All this to say that I’ve grown up with a sort of resistance to the night, when actually it is a thing of its own special beauty. Edward Young wrote that by night an atheist half believes in God. According to the psalmist, the heavens declare the handiworks of the Lord. It is in the dead of night, as we are granted a glimpse of the far field of heaven above, that it becomes so clear, in an almost childish way, that God is real and He is ruler.

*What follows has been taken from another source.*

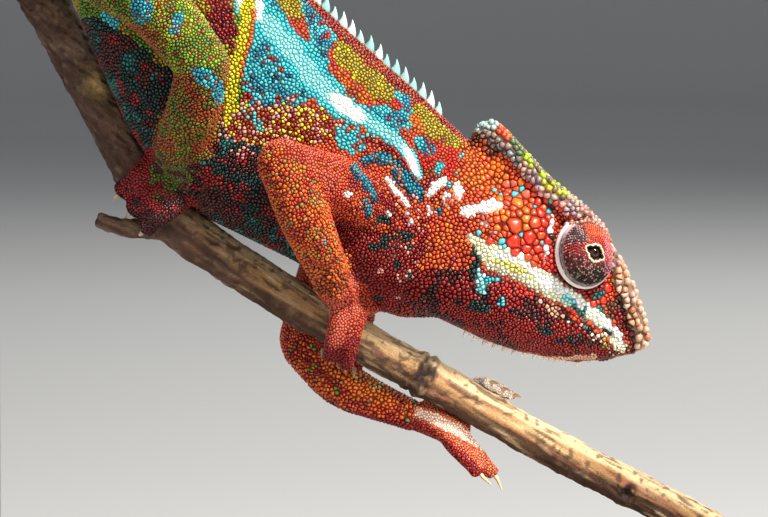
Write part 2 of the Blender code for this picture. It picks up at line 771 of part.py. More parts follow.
def eyes(parts, tools, lid, globe):
    """Each eye is a cone of fused lids with a pit at its tip, and the small dark globe that shows in it."""
    for side, name in ((-1, "right"), (1, "left")):
        middle, gaze, turn = eye_frame(side)
        turret = ball(f"eye_turret_{name}", middle, TURRET_RADII, parts, turn, 14)
        turret.data.materials.append(lid)
        seat = middle + gaze * (TURRET_RADII[2] - 1.25)
        pit = ball(f"pit_{name}", seat, (PUPIL_RADIUS + GAP,) * 3, tools, None, 14)
        boolean(turret, "DIFFERENCE", pit)
        ball(f"eyeball_{name}", seat, (PUPIL_RADIUS,) * 3, parts, None, 10).data.materials.append(globe)


def claws(toes, parts, clearance, horn):
    """A short curved claw just off the tip of every toe, numbered from the near outer toe."""
    trees = {
        thing.name: BVHTree.FromObject(thing, bpy.context.evaluated_depsgraph_get())
        for thing in parts.objects
        if thing.name.startswith(("hand", "foot"))
    }
    for limb, rows_of_toes in toes.items():
        side, kind = limb.split("_")
        tree = trees[f"{kind}_{side}"]
        for n, rows in enumerate(rows_of_toes, 1):
            tip, before = Vector(rows[-1][:3]), Vector(rows[-2][:3])
            run = (tip - before).normalized()
            hit = tree.ray_cast((tip + run * 5.0) * MM, -run)[0]
            start = (hit / MM if hit else tip) + run * (GAP + 0.1)
            bend = (run - (before - Vector(rows[-3][:3])).normalized()).normalized() * 0.5
            middle = start + run * CLAW_LENGTH * 0.5
            end = start + run * CLAW_LENGTH * 0.94 + bend * CLAW_LENGTH * 0.25
            path = ((*start, CLAW_RADIUS), (*middle, CLAW_RADIUS * 0.7), (*end, 0.1))
            claw = tube(f"claw_{kind}_{side}_{n}", path, parts, steps=1, sides_step=0)
            claw.data.materials.append(horn)
            boolean(claw, "DIFFERENCE", clearance)


# ---------------------------------------------------------------- perch and stand
def perch(name, group, swell=0.0):
    """The cut branch with its side twig, or the same shape swollen as a cutter."""
    line = [(x, y, z, radius + swell) for x, y, z, radius in BRANCH]
    side_line = [(x, y, z, radius + swell) for x, y, z, radius in TWIG]
    branch = tube(name, line, group, steps=2, sides_step=3)
    twig = tube(name + ".twig", side_line, group, steps=2, sides_step=2)
    boolean(branch, "UNION", twig)
    bpy.data.objects.remove(twig)
    return branch


def stand(parts, tools, clearance, wood, steel):
    """A bevelled base with two blind sockets, and a rod in each, saddled under the branch."""
    length, width, height = BASE_SIZE
    bm = bmesh.new()
    bmesh.ops.create_cube(bm, size=1.0)
    size = Matrix.Diagonal((length * MM, width * MM, height * MM, 1))
    bm.transform(Matrix.Translation((0, 0, height / 2 * MM)) @ size)
    upright = [e for e in bm.edges if abs(e.verts[0].co.z - e.verts[1].co.z) > MM]
    bmesh.ops.bevel(bm, geom=upright, offset=6 * MM, segments=4, profile=0.5, affect="EDGES")
    rim = [e for e in bm.edges if min(v.co.z for v in e.verts) > (height - 0.01) * MM]
    bmesh.ops.bevel(bm, geom=rim, offset=BASE_ROUNDING * MM, segments=2, profile=0.5, affect="EDGES")
    base = add_object("stand_base", mesh_of(bm, "stand_base"), parts, wood)
    for n, x in enumerate(ROD_PLACES, 1):
        middle, _, _ = perch_at(x)
        foot = height - ROD_SOCKET_DEPTH + GAP
        socket = rod_shape(f"socket{n}", x, middle.y, foot - GAP, height + 5.0, ROD_RADIUS + GAP, tools)
        boolean(base, "DIFFERENCE", socket)
        rod = rod_shape(f"stand_rod_{n}", x, middle.y, foot, middle.z, ROD_RADIUS, parts)
        rod.data.materials.append(steel)
        boolean(rod, "DIFFERENCE", clearance)


def rod_shape(name, x, y, low, high, radius, group):
    bm = bmesh.new()
    bmesh.ops.create_cone(
        bm, cap_ends=True, segments=20, radius1=radius * MM, radius2=radius * MM, depth=(high - low) * MM
    )
    bm.transform(Matrix.Translation((x * MM, y * MM, (low + high) / 2 * MM)))
    return add_object(name, mesh_of(bm, name), group)


# ---------------------------------------------------------------- the whole model
def main():
    clear_scene()
    parts = new_collection("panther_chameleon")
    tools = new_collection("cutters")
    cuts = new_collection("cuts")
    skin = material("scaly_skin", (0.55, 0.09, 0.04), 0.5)
    lid = material("eye_lid", (0.5, 0.12, 0.08), 0.5)
    globe = material("eye_globe", (0.02, 0.012, 0.01), 0.1)
    horn = material("claw_horn", (0.75, 0.66, 0.55), 0.4)
    bark = material("bark", (0.42, 0.3, 0.2), 0.85)
    wood = material("base_board", (0.1, 0.07, 0.05), 0.5)
    steel = material("rod_steel", (0.5, 0.5, 0.52), 0.35, 1.0)

    lead, coil = tail_rows()
    pieces = [trunk_flesh(tools), tube("tail.flesh", lead + coil, tools, steps=3)]
    pieces += head_flesh(tools)
    limbs = limb_shapes()
    for name, limb in limbs.items():
        pieces += limb_flesh(limb, name, 0.0, tools)
    body = fused_flesh(pieces, tools)
    tree = BVHTree.FromObject(body, bpy.context.evaluated_depsgraph_get())
    for name, places in zip(("back_crest", "throat_crest"), crest_places()):
        boolean(body, "UNION", crest(name, places, tree, tools))

    branch = perch("perch_branch", parts)
    branch.data.materials.clear()
    branch.data.materials.append(bark)
    clearance = perch("branch_clearance", tools, GAP)
    boolean(body, "DIFFERENCE", clearance)
    for side in (-1, 1):
        middle, _, turn = eye_frame(side)
        radii = [radius + GAP for radius in TURRET_RADII]
        boolean(body, "DIFFERENCE", ball(f"socket{side}", middle, radii, tools, turn, 14))
    for cut in parting_shells(limbs, tools, cuts) + tail_cuts(cuts):
        boolean(body, "DIFFERENCE", cut)
    whole = part_pieces(body, body_markers(), parts, skin)
    for cut in core_cuts(cuts):
        boolean(whole["core"], "DIFFERENCE", cut)
    part_pieces(whole["core"], core_markers(), parts, skin)
    for name, (upper, lower) in LIMBS.items():
        for cut in joint_cuts(upper, lower, cuts):
            boolean(whole[name], "DIFFERENCE", cut)
        part_pieces(whole[name], limb_markers(name), parts, skin)
    for piece in parts.objects:
        if piece.data.materials[0] == skin:
            plain_faces(piece)
    eyes(parts, tools, lid, globe)
    claws({name: limb[2] for name, limb in limbs.items()}, parts, clearance, horn)
    stand(parts, tools, clearance, wood, steel)

    for group in (tools, cuts):
        for thing in group.objects:
            thing.hide_render = True
            thing.display_type = "WIRE"
    for thing in parts.objects:
        thing.data.shade_smooth()
        thing.data.set_sharp_from_angle(angle=math.radians(40))


main()
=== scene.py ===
import heapq
import math

import bmesh
import bpy
import numpy as np
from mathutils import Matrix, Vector
from mathutils.bvhtree import BVHTree
from mathutils.kdtree import KDTree


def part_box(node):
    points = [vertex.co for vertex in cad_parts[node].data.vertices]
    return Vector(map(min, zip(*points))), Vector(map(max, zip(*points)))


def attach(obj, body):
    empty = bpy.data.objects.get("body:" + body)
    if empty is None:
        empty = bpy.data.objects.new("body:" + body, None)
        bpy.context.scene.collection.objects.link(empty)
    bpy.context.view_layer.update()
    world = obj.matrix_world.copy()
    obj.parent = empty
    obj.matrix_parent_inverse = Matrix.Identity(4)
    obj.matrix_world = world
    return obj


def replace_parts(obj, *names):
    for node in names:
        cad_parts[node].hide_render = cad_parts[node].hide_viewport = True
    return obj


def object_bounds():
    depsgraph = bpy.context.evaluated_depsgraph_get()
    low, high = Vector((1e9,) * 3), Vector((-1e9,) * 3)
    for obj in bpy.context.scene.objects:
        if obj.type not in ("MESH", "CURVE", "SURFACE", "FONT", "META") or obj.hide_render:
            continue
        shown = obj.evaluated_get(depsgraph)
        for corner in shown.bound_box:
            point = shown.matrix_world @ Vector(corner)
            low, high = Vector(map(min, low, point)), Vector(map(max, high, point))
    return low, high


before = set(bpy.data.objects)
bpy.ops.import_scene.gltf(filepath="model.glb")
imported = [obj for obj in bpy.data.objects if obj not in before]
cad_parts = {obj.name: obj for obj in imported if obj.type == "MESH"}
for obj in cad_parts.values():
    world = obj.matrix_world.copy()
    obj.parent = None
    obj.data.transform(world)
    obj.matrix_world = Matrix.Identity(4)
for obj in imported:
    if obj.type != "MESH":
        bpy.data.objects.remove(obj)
cad_low, cad_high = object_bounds()


# -------------------- the room
# The model stands on a pale floor that runs up into a plain backdrop, as in a museum's photo bay.
# A small bright lamp stands high in front on the right, a wide dim one low on the left and one behind.
# A narrow spot from low on the right reaches under the head, to the far hand and the branch.
MM = 0.001
VIEW_DISTANCE = 0.9
VIEW_RISE = math.radians(5.0)
VIEW_WIDTH = 0.1536

_, branch_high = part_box("perch_branch")
aim = Vector((branch_high.x - 80 * MM, 0.0, cad_low.z + 92 * MM))
toward_viewer = Vector((0.0, -math.cos(VIEW_RISE), math.sin(VIEW_RISE)))

camera_data = bpy.data.cameras.new("camera")
camera_data.sensor_width = 36.0
camera_data.lens = camera_data.sensor_width * VIEW_DISTANCE / VIEW_WIDTH
camera_data.clip_start, camera_data.clip_end = 0.05, 20.0
camera = bpy.data.objects.new("camera", camera_data)
bpy.context.scene.collection.objects.link(camera)
camera.location = aim + toward_viewer * VIEW_DISTANCE
camera.rotation_euler = toward_viewer.to_track_quat("Z", "Y").to_euler()
bpy.context.scene.camera = camera
bpy.context.scene.view_settings.view_transform = "Standard"


def add_lamp(name, kind, place, power, colour, target=aim):
    """A lamp at this place, in metres from the middle of the view, turned to its target."""
    lamp_data = bpy.data.lights.new(name, kind)
    lamp_data.energy, lamp_data.color = power, colour
    lamp = bpy.data.objects.new(name, lamp_data)
    bpy.context.scene.collection.objects.link(lamp)
    lamp.location = aim + Vector(place)
    lamp.rotation_euler = (lamp.location - target).to_track_quat("Z", "Y").to_euler()
    return lamp_data


add_lamp("key_lamp", "AREA", (0.27, -0.26, 0.40), 5.6, (1.0, 0.955, 0.88)).size = 0.07
add_lamp("fill_lamp", "AREA", (-0.60, -1.00, 0.12), 3.0, (0.90, 0.95, 1.0)).size = 0.8
add_lamp("rim_lamp", "AREA", (0.35, 0.85, 0.75), 6.0, (1.0, 0.98, 0.94)).size = 0.5
far_hand = sum(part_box("hand_left"), Vector()) / 2
hand_spot = add_lamp("hand_spot", "SPOT", (0.25, -0.38, 0.11), 8.0, (1.0, 0.95, 0.88), far_hand)
hand_spot.spot_size, hand_spot.spot_blend, hand_spot.shadow_soft_size = math.radians(7.5), 1.0, 0.008

world = bpy.data.worlds.new("room")
world.use_nodes = True
world.node_tree.nodes["Background"].inputs["Color"].default_value = (0.86, 0.90, 0.95, 1.0)
world.node_tree.nodes["Background"].inputs["Strength"].default_value = 0.23
bpy.context.scene.world = world


class Shade:
    """One socket of a material's nodes, so that its maths reads as an expression."""

    def __init__(self, tree, socket=None):
        self.tree, self.socket = tree, socket

    def add(self, kind, settings=None, sockets=None, out=0):
        """A new node of this kind: its settings, then the values or links of its sockets."""
        node = self.tree.nodes.new(kind)
        for name, value in (settings or {}).items():
            setattr(node, name, value)
        for name, value in (sockets or {}).items():
            if isinstance(value, Shade):
                self.tree.links.new(value.socket, node.inputs[name])
            else:
                node.inputs[name].default_value = value
        return Shade(self.tree, node.outputs[out])

    def math(self, operation, *values):
        return self.add("ShaderNodeMath", {"operation": operation}, dict(enumerate(values)))

    def vector(self, operation, *values, out=0):
        return self.add("ShaderNodeVectorMath", {"operation": operation}, dict(enumerate(values)), out)

    def __add__(self, other):
        return self.math("ADD", self, other)

    def __sub__(self, other):
        return self.math("SUBTRACT", self, other)

    def __rsub__(self, other):
        return self.math("SUBTRACT", other, self)

    def __mul__(self, other):
        return self.math("MULTIPLY", self, other)

    def clamp(self):
        return self.add("ShaderNodeClamp", None, {"Value": self})

    def layer(self, under, over, share):
        """One colour laid over another by a share."""
        under, over = ((*c, 1.0) if isinstance(c, tuple) else c for c in (under, over))
        return self.add("ShaderNodeMix", {"data_type": "RGBA"}, {0: share, 6: under, 7: over}, out=2)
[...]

So of course I had to propose this question to a friend of mine: will there be night in Heaven? He didn’t seem to think so, the most obvious reason being that the Light of God would bathe all things in radiance, and never would we dwell in the sort of obscurity night provides, that great absence of light. And here is my pondering, that if we can truly say there is Beauty to be seen and appreciated in night - in the ethereal otherworldliness of moonlight, the awesome infinitude of starlight, even the strange and wonderful fading of things into dusk – then is that simply a temporal pleasure God has provided us with on Earth, and never intended to last beyond our death? Is night simply a celestial complication, a mere consequence of our planet’s rotation? I believe with God there are no coincidences, that He could have simply created our planet stationary, with no need to turn itself or turn its path about the sun. But then – we wouldn’t get to experience the night. Or maybe the fact that half our lives are spent in darkness forces us to appreciate the clarity and beauty of the day, of the sun, of the light that makes all Nature known to us, unobscured and beautiful. Think about it.